## TO DO
Under this task are some entries; return every one of them exactly.

[Begin RECORDS PROVIDED]

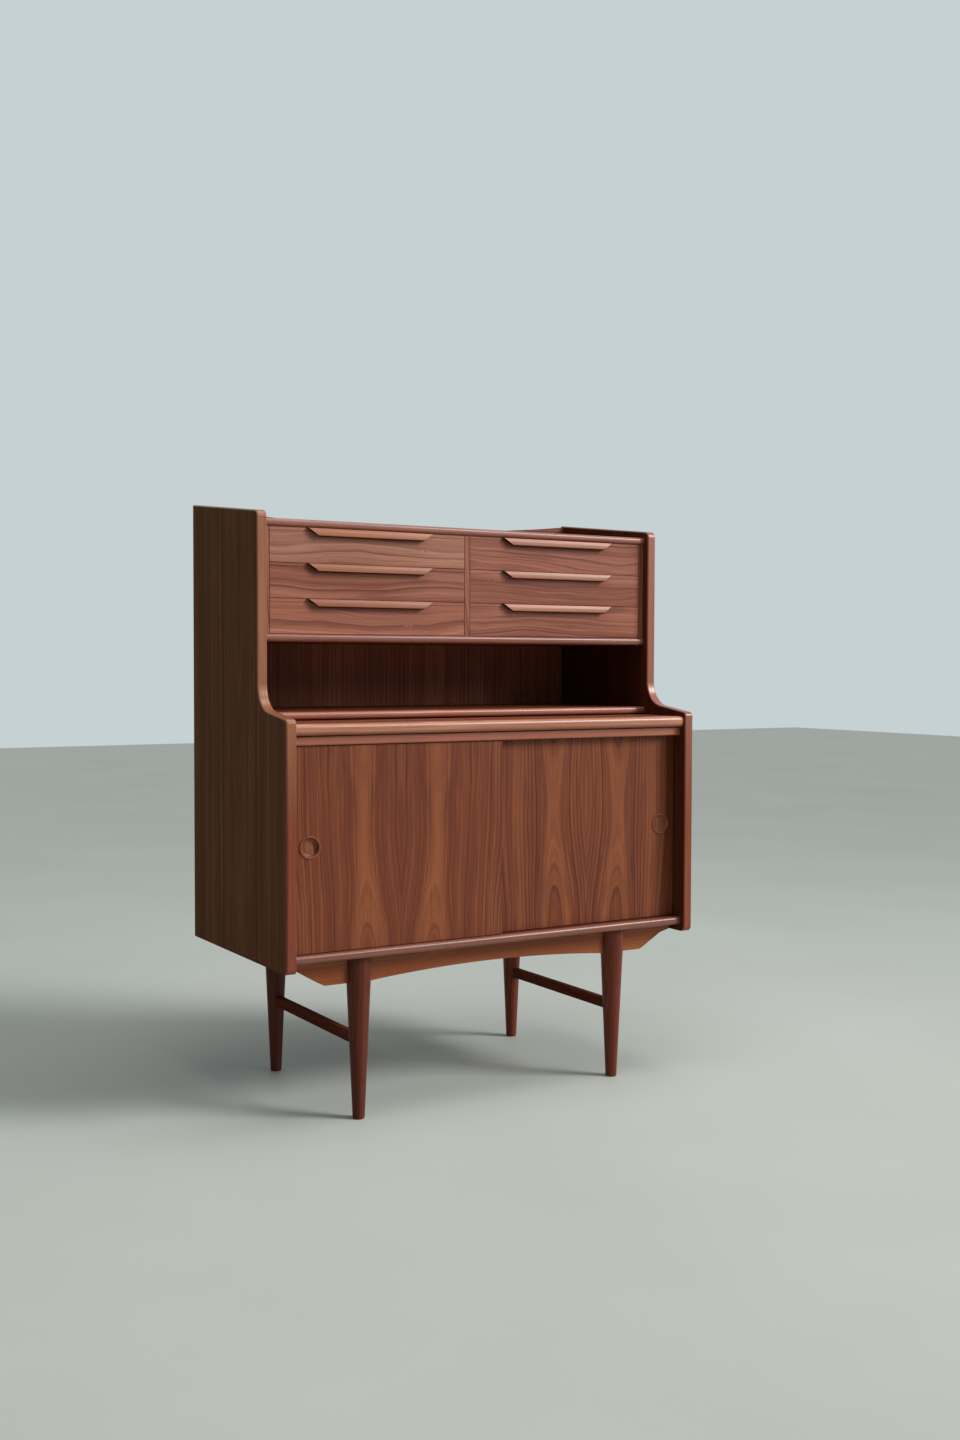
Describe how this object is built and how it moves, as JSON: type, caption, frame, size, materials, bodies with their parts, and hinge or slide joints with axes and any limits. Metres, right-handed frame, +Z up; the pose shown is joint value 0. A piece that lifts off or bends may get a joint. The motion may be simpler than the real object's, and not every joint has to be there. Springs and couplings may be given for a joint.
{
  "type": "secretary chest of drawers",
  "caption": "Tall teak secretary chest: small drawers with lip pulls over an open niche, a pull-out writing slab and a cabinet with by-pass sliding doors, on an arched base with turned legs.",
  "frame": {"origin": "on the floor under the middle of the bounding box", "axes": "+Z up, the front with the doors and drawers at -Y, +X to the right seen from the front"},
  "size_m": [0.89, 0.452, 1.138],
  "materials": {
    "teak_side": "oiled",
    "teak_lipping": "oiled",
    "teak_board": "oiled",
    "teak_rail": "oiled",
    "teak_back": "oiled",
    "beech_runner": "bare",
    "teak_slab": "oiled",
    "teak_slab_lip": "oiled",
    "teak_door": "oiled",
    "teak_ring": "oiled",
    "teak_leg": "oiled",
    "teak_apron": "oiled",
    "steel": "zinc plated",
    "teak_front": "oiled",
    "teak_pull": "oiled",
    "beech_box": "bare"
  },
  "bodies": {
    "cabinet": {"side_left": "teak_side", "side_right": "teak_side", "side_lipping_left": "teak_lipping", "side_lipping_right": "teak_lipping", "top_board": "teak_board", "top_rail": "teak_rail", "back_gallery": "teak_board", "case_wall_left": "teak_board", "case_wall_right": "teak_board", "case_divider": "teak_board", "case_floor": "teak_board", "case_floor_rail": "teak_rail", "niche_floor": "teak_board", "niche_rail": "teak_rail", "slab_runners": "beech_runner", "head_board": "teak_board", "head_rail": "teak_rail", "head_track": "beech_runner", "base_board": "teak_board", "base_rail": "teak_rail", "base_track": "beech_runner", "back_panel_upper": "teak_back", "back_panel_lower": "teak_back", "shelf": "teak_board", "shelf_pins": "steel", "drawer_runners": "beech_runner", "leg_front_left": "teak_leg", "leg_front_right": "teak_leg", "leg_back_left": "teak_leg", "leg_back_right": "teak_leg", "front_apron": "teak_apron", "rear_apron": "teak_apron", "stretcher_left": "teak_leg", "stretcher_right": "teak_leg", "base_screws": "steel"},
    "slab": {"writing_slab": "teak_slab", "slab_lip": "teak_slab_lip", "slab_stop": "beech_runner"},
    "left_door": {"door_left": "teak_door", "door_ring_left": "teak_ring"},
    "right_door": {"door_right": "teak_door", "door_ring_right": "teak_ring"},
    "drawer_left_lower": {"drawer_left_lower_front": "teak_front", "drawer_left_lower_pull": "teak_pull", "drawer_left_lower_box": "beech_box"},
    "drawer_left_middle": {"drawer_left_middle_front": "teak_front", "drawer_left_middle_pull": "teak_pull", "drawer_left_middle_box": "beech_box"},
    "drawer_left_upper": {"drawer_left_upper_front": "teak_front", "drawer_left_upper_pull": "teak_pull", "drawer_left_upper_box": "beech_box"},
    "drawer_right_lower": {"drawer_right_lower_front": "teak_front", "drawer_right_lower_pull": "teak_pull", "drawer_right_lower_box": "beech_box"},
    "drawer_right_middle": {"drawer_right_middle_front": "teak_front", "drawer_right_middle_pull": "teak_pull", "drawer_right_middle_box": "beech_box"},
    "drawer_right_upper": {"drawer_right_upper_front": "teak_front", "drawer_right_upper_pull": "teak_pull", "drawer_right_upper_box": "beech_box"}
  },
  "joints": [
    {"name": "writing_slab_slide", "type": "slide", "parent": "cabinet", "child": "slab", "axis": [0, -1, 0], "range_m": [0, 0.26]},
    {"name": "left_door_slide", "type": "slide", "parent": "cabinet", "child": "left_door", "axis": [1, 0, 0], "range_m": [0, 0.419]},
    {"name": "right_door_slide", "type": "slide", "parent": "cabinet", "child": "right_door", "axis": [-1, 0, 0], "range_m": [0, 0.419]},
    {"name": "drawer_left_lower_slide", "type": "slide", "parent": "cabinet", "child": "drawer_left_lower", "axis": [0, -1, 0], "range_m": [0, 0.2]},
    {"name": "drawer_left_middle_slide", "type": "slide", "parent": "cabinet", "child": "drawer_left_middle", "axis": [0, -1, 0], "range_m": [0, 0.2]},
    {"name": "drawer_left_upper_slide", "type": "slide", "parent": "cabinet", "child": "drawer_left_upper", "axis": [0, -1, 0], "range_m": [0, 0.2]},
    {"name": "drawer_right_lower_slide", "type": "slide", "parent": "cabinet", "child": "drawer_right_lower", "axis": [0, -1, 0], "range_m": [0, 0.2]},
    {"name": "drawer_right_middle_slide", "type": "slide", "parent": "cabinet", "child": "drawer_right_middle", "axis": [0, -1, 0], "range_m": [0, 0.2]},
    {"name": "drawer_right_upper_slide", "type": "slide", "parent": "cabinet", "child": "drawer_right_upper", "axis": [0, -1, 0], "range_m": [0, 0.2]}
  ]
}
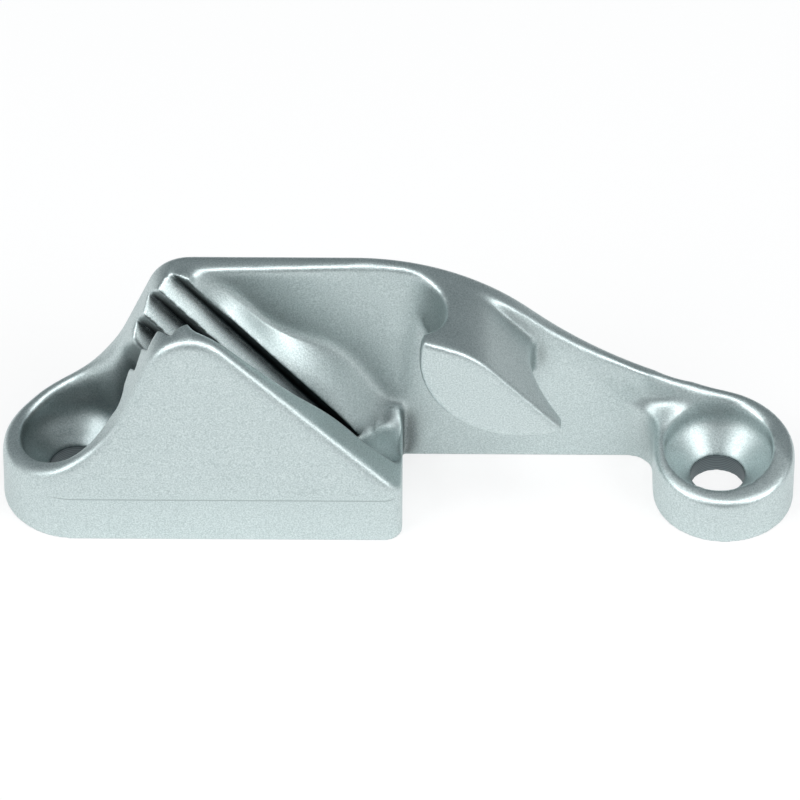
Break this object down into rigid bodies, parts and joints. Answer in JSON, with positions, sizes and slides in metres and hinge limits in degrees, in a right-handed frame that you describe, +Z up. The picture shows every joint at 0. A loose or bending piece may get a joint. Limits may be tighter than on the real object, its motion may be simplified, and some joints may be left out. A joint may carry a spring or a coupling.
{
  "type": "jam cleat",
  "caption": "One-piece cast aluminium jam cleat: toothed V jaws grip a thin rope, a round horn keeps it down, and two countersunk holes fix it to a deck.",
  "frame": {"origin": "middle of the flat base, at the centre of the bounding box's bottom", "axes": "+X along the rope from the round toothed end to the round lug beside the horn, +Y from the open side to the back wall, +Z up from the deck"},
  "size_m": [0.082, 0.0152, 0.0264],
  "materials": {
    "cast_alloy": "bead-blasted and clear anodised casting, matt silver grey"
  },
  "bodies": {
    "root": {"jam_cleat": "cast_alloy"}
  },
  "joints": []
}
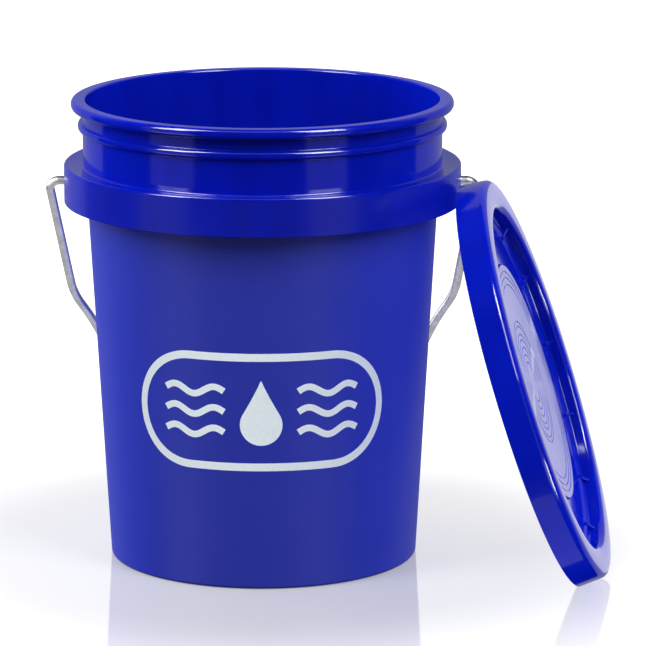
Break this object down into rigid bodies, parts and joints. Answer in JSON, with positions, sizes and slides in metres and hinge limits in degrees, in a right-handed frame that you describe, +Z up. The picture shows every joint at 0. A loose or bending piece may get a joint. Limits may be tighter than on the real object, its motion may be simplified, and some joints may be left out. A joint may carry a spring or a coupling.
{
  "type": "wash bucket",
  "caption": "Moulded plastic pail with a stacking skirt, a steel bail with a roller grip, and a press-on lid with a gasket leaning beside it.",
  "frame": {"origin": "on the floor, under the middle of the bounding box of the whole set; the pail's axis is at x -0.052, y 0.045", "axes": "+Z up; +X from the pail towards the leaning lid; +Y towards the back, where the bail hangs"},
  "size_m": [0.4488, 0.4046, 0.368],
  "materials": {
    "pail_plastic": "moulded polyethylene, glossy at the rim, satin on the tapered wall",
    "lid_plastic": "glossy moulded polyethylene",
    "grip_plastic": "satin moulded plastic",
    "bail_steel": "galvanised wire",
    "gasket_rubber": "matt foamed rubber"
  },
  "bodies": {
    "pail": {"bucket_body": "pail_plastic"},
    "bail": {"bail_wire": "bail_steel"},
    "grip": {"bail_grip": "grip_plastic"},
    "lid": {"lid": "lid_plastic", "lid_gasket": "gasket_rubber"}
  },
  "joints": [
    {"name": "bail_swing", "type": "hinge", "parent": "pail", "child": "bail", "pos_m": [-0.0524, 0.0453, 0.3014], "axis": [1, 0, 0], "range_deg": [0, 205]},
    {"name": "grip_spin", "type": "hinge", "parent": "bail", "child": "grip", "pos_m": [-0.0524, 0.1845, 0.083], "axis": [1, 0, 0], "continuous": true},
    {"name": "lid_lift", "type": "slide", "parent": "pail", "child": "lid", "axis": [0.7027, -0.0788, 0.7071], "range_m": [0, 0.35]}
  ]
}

[End RECORDS PROVIDED]

## OUTPUT
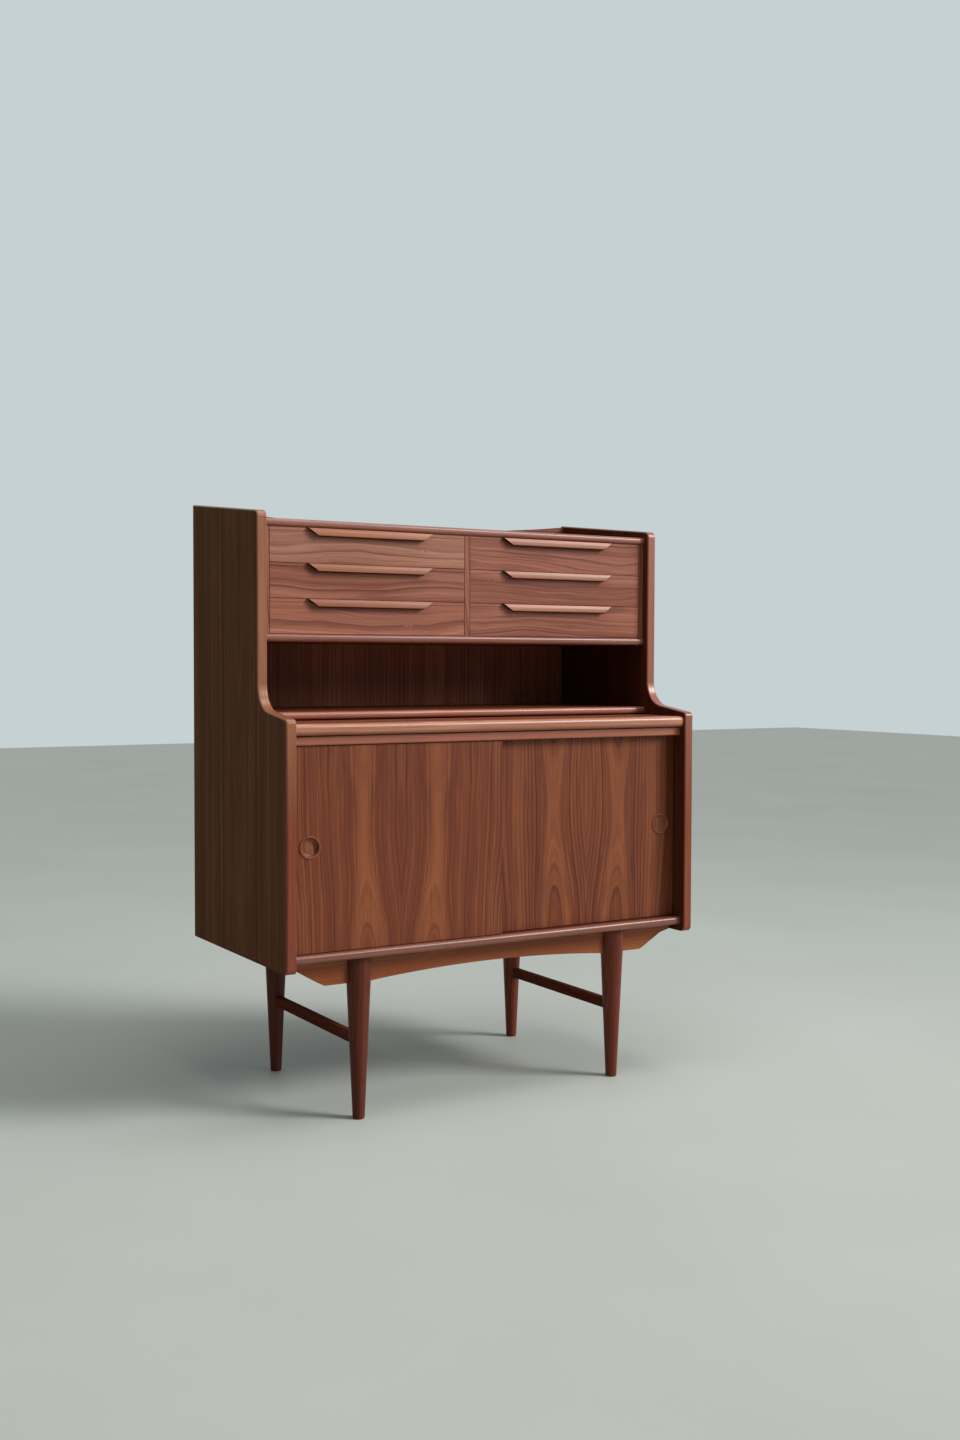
Describe how this object is built and how it moves, as JSON: type, caption, frame, size, materials, bodies with their parts, and hinge or slide joints with axes and any limits. Metres, right-handed frame, +Z up; the pose shown is joint value 0. A piece that lifts off or bends may get a joint. The motion may be simpler than the real object's, and not every joint has to be there. Springs and couplings may be given for a joint.
{
  "type": "secretary chest of drawers",
  "caption": "Tall teak secretary chest: small drawers with lip pulls over an open niche, a pull-out writing slab and a cabinet with by-pass sliding doors, on an arched base with turned legs.",
  "frame": {"origin": "on the floor under the middle of the bounding box", "axes": "+Z up, the front with the doors and drawers at -Y, +X to the right seen from the front"},
  "size_m": [0.89, 0.452, 1.138],
  "materials": {
    "teak_side": "oiled",
    "teak_lipping": "oiled",
    "teak_board": "oiled",
    "teak_rail": "oiled",
    "teak_back": "oiled",
    "beech_runner": "bare",
    "teak_slab": "oiled",
    "teak_slab_lip": "oiled",
    "teak_door": "oiled",
    "teak_ring": "oiled",
    "teak_leg": "oiled",
    "teak_apron": "oiled",
    "steel": "zinc plated",
    "teak_front": "oiled",
    "teak_pull": "oiled",
    "beech_box": "bare"
  },
  "bodies": {
    "cabinet": {"side_left": "teak_side", "side_right": "teak_side", "side_lipping_left": "teak_lipping", "side_lipping_right": "teak_lipping", "top_board": "teak_board", "top_rail": "teak_rail", "back_gallery": "teak_board", "case_wall_left": "teak_board", "case_wall_right": "teak_board", "case_divider": "teak_board", "case_floor": "teak_board", "case_floor_rail": "teak_rail", "niche_floor": "teak_board", "niche_rail": "teak_rail", "slab_runners": "beech_runner", "head_board": "teak_board", "head_rail": "teak_rail", "head_track": "beech_runner", "base_board": "teak_board", "base_rail": "teak_rail", "base_track": "beech_runner", "back_panel_upper": "teak_back", "back_panel_lower": "teak_back", "shelf": "teak_board", "shelf_pins": "steel", "drawer_runners": "beech_runner", "leg_front_left": "teak_leg", "leg_front_right": "teak_leg", "leg_back_left": "teak_leg", "leg_back_right": "teak_leg", "front_apron": "teak_apron", "rear_apron": "teak_apron", "stretcher_left": "teak_leg", "stretcher_right": "teak_leg", "base_screws": "steel"},
    "slab": {"writing_slab": "teak_slab", "slab_lip": "teak_slab_lip", "slab_stop": "beech_runner"},
    "left_door": {"door_left": "teak_door", "door_ring_left": "teak_ring"},
    "right_door": {"door_right": "teak_door", "door_ring_right": "teak_ring"},
    "drawer_left_lower": {"drawer_left_lower_front": "teak_front", "drawer_left_lower_pull": "teak_pull", "drawer_left_lower_box": "beech_box"},
    "drawer_left_middle": {"drawer_left_middle_front": "teak_front", "drawer_left_middle_pull": "teak_pull", "drawer_left_middle_box": "beech_box"},
    "drawer_left_upper": {"drawer_left_upper_front": "teak_front", "drawer_left_upper_pull": "teak_pull", "drawer_left_upper_box": "beech_box"},
    "drawer_right_lower": {"drawer_right_lower_front": "teak_front", "drawer_right_lower_pull": "teak_pull", "drawer_right_lower_box": "beech_box"},
    "drawer_right_middle": {"drawer_right_middle_front": "teak_front", "drawer_right_middle_pull": "teak_pull", "drawer_right_middle_box": "beech_box"},
    "drawer_right_upper": {"drawer_right_upper_front": "teak_front", "drawer_right_upper_pull": "teak_pull", "drawer_right_upper_box": "beech_box"}
  },
  "joints": [
    {"name": "writing_slab_slide", "type": "slide", "parent": "cabinet", "child": "slab", "axis": [0, -1, 0], "range_m": [0, 0.26]},
    {"name": "left_door_slide", "type": "slide", "parent": "cabinet", "child": "left_door", "axis": [1, 0, 0], "range_m": [0, 0.419]},
    {"name": "right_door_slide", "type": "slide", "parent": "cabinet", "child": "right_door", "axis": [-1, 0, 0], "range_m": [0, 0.419]},
    {"name": "drawer_left_lower_slide", "type": "slide", "parent": "cabinet", "child": "drawer_left_lower", "axis": [0, -1, 0], "range_m": [0, 0.2]},
    {"name": "drawer_left_middle_slide", "type": "slide", "parent": "cabinet", "child": "drawer_left_middle", "axis": [0, -1, 0], "range_m": [0, 0.2]},
    {"name": "drawer_left_upper_slide", "type": "slide", "parent": "cabinet", "child": "drawer_left_upper", "axis": [0, -1, 0], "range_m": [0, 0.2]},
    {"name": "drawer_right_lower_slide", "type": "slide", "parent": "cabinet", "child": "drawer_right_lower", "axis": [0, -1, 0], "range_m": [0, 0.2]},
    {"name": "drawer_right_middle_slide", "type": "slide", "parent": "cabinet", "child": "drawer_right_middle", "axis": [0, -1, 0], "range_m": [0, 0.2]},
    {"name": "drawer_right_upper_slide", "type": "slide", "parent": "cabinet", "child": "drawer_right_upper", "axis": [0, -1, 0], "range_m": [0, 0.2]}
  ]
}
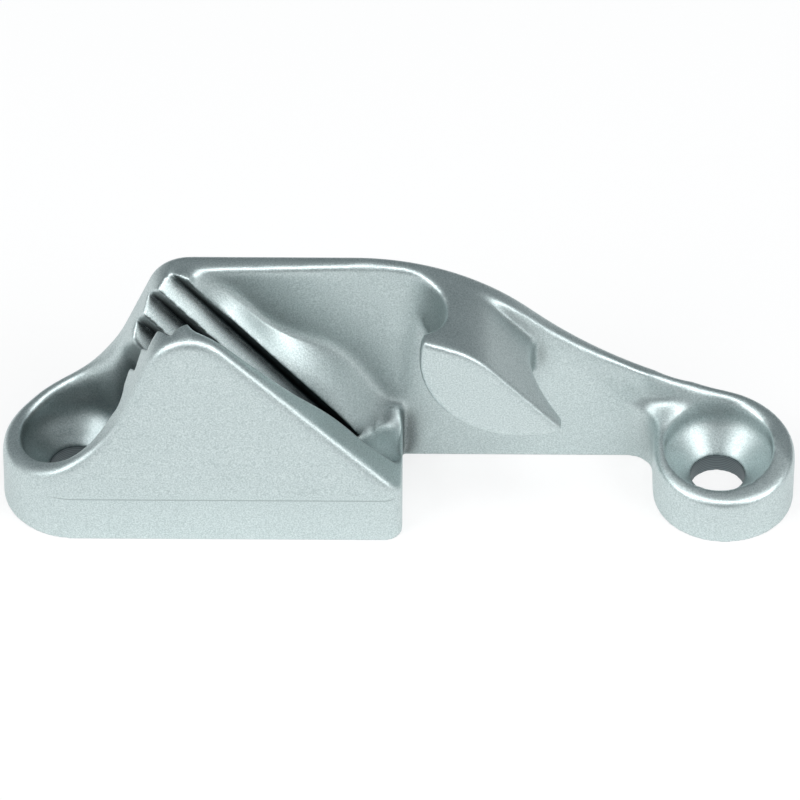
Break this object down into rigid bodies, parts and joints. Answer in JSON, with positions, sizes and slides in metres and hinge limits in degrees, in a right-handed frame that you describe, +Z up. The picture shows every joint at 0. A loose or bending piece may get a joint. Limits may be tighter than on the real object, its motion may be simplified, and some joints may be left out. A joint may carry a spring or a coupling.
{
  "type": "jam cleat",
  "caption": "One-piece cast aluminium jam cleat: toothed V jaws grip a thin rope, a round horn keeps it down, and two countersunk holes fix it to a deck.",
  "frame": {"origin": "middle of the flat base, at the centre of the bounding box's bottom", "axes": "+X along the rope from the round toothed end to the round lug beside the horn, +Y from the open side to the back wall, +Z up from the deck"},
  "size_m": [0.082, 0.0152, 0.0264],
  "materials": {
    "cast_alloy": "bead-blasted and clear anodised casting, matt silver grey"
  },
  "bodies": {
    "root": {"jam_cleat": "cast_alloy"}
  },
  "joints": []
}
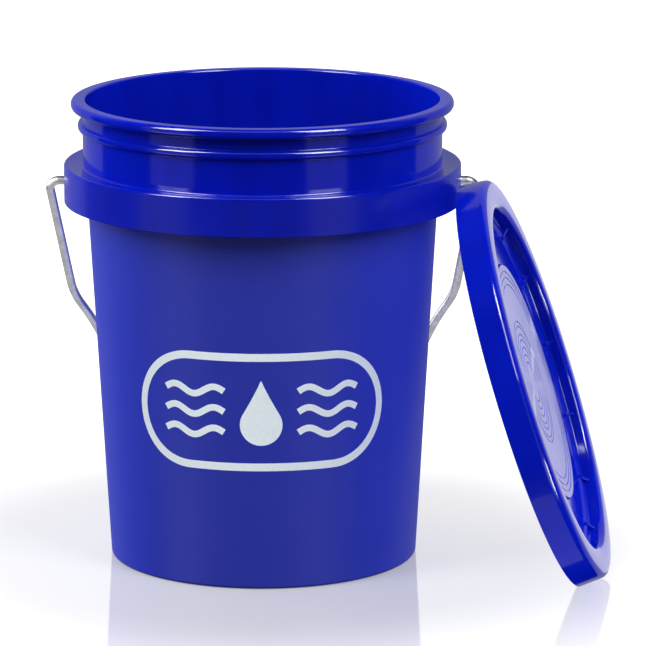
Break this object down into rigid bodies, parts and joints. Answer in JSON, with positions, sizes and slides in metres and hinge limits in degrees, in a right-handed frame that you describe, +Z up. The picture shows every joint at 0. A loose or bending piece may get a joint. Limits may be tighter than on the real object, its motion may be simplified, and some joints may be left out. A joint may carry a spring or a coupling.
{
  "type": "wash bucket",
  "caption": "Moulded plastic pail with a stacking skirt, a steel bail with a roller grip, and a press-on lid with a gasket leaning beside it.",
  "frame": {"origin": "on the floor, under the middle of the bounding box of the whole set; the pail's axis is at x -0.052, y 0.045", "axes": "+Z up; +X from the pail towards the leaning lid; +Y towards the back, where the bail hangs"},
  "size_m": [0.4488, 0.4046, 0.368],
  "materials": {
    "pail_plastic": "moulded polyethylene, glossy at the rim, satin on the tapered wall",
    "lid_plastic": "glossy moulded polyethylene",
    "grip_plastic": "satin moulded plastic",
    "bail_steel": "galvanised wire",
    "gasket_rubber": "matt foamed rubber"
  },
  "bodies": {
    "pail": {"bucket_body": "pail_plastic"},
    "bail": {"bail_wire": "bail_steel"},
    "grip": {"bail_grip": "grip_plastic"},
    "lid": {"lid": "lid_plastic", "lid_gasket": "gasket_rubber"}
  },
  "joints": [
    {"name": "bail_swing", "type": "hinge", "parent": "pail", "child": "bail", "pos_m": [-0.0524, 0.0453, 0.3014], "axis": [1, 0, 0], "range_deg": [0, 205]},
    {"name": "grip_spin", "type": "hinge", "parent": "bail", "child": "grip", "pos_m": [-0.0524, 0.1845, 0.083], "axis": [1, 0, 0], "continuous": true},
    {"name": "lid_lift", "type": "slide", "parent": "pail", "child": "lid", "axis": [0.7027, -0.0788, 0.7071], "range_m": [0, 0.35]}
  ]
}